Despite the delay in the start of trading this morning, Coinbase's new shares were expected by some to start trading even higher than the reference price, perhaps at $350 per share, according to CNBC.
A significant portion of the exchange's business has been from established financial institutions, according to Coinbase. It said in the regulatory filing that $122 billion of the $223 billion in assets currently held on its platform are assets held by institutions, as opposed to individual retail traders.

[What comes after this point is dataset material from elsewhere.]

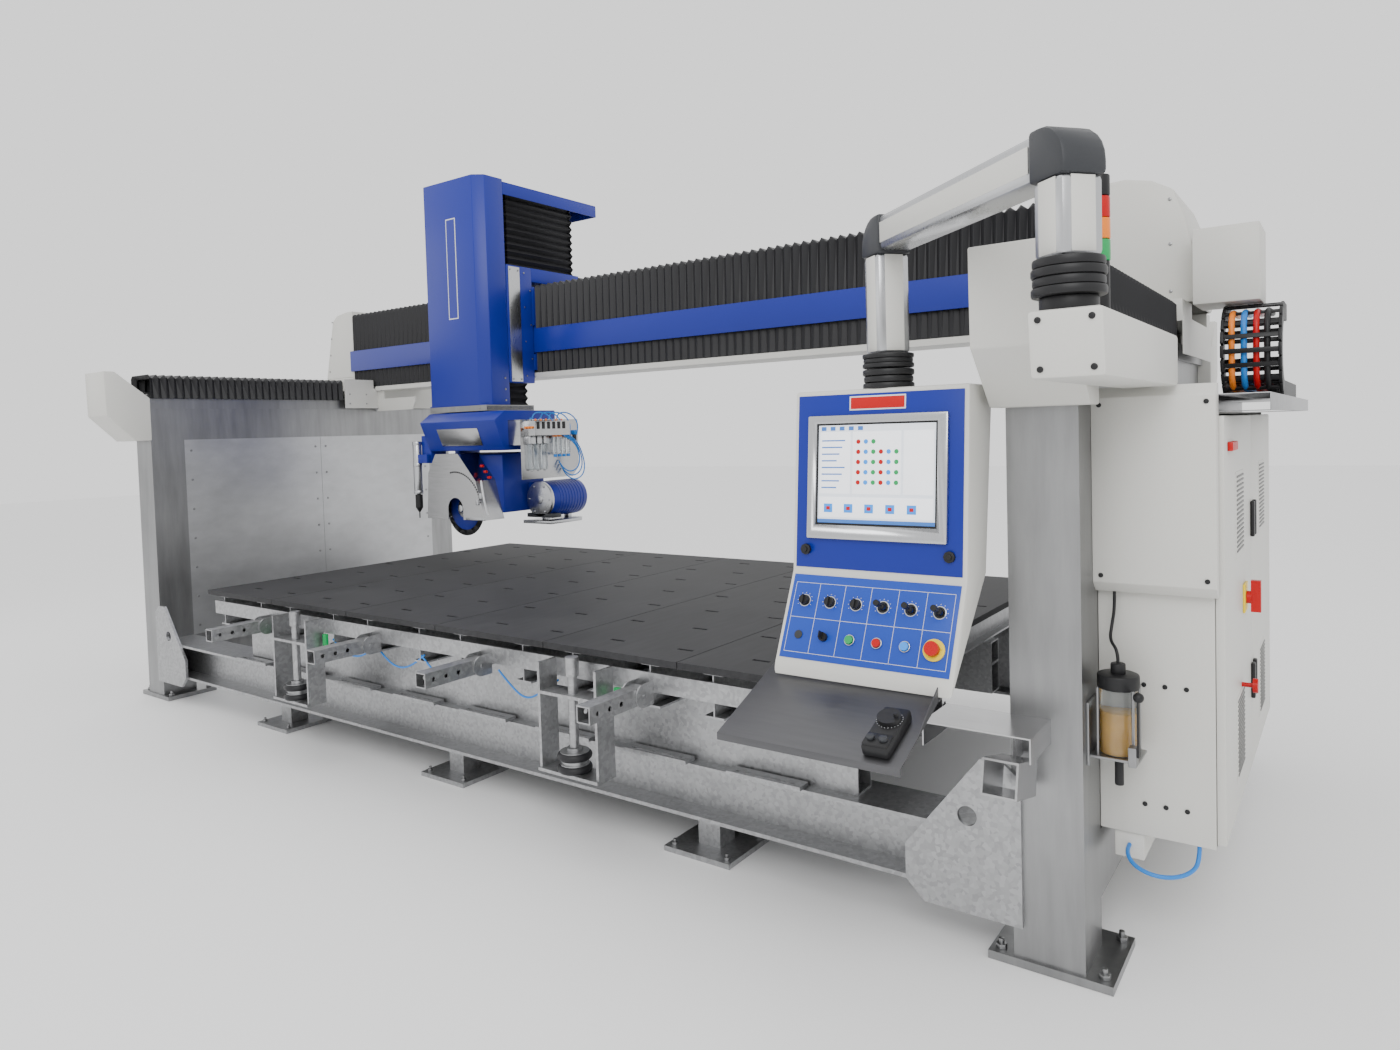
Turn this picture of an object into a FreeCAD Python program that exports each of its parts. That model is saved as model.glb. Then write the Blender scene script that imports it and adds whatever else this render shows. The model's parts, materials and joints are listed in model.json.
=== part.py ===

Coinbase has also attracted prominent venture capitalists as investors that now are profiting from the company's lofty valuation. Those investors include well-known firms such as New York-based Tiger Global Management; Menlo Park, California-based Andreessen Horowitz; and New York-based Union Square Ventures. The company is using the offering to provide those investors with an opportunity to sell their stock positions and isn't raising any new capital through the offering.
Demonstrating the rising demand for cryptocurrencies, the company projected that $335 billion in crypto assets were traded on its platform during the first quarter, racing past the $193 billion traded on it for all of 2020. Coinbase's trading fee income is based on the volume of cryptocurrencies traded as well as the value of the cryptocurrencies traded.
Bitcoin is by far the most heavily traded cryptocurrency on Coinbase's exchange, making up 41% of trading last year. Ethereum accounted for a lesser 15% with some 40-plus other cryptocurrencies making up the remaining portion, according to the SEC filing. The value of bitcoin skyrocketed over the past year, multiplying about nine-fold to a value today of $63,208 from just under $7,000 a year ago.
The company is led by Chairman, CEO and co-founder Brian Armstrong, a software engineer who also founded and was CEO of Universitytutor.com, an online tutoring subsidiary of Johnson Educational Technologies, according to the SEC filing. He also previously worked briefly for the online travel marketplace Airbnb as well as the auditing and consulting firm Deloitte & Touche.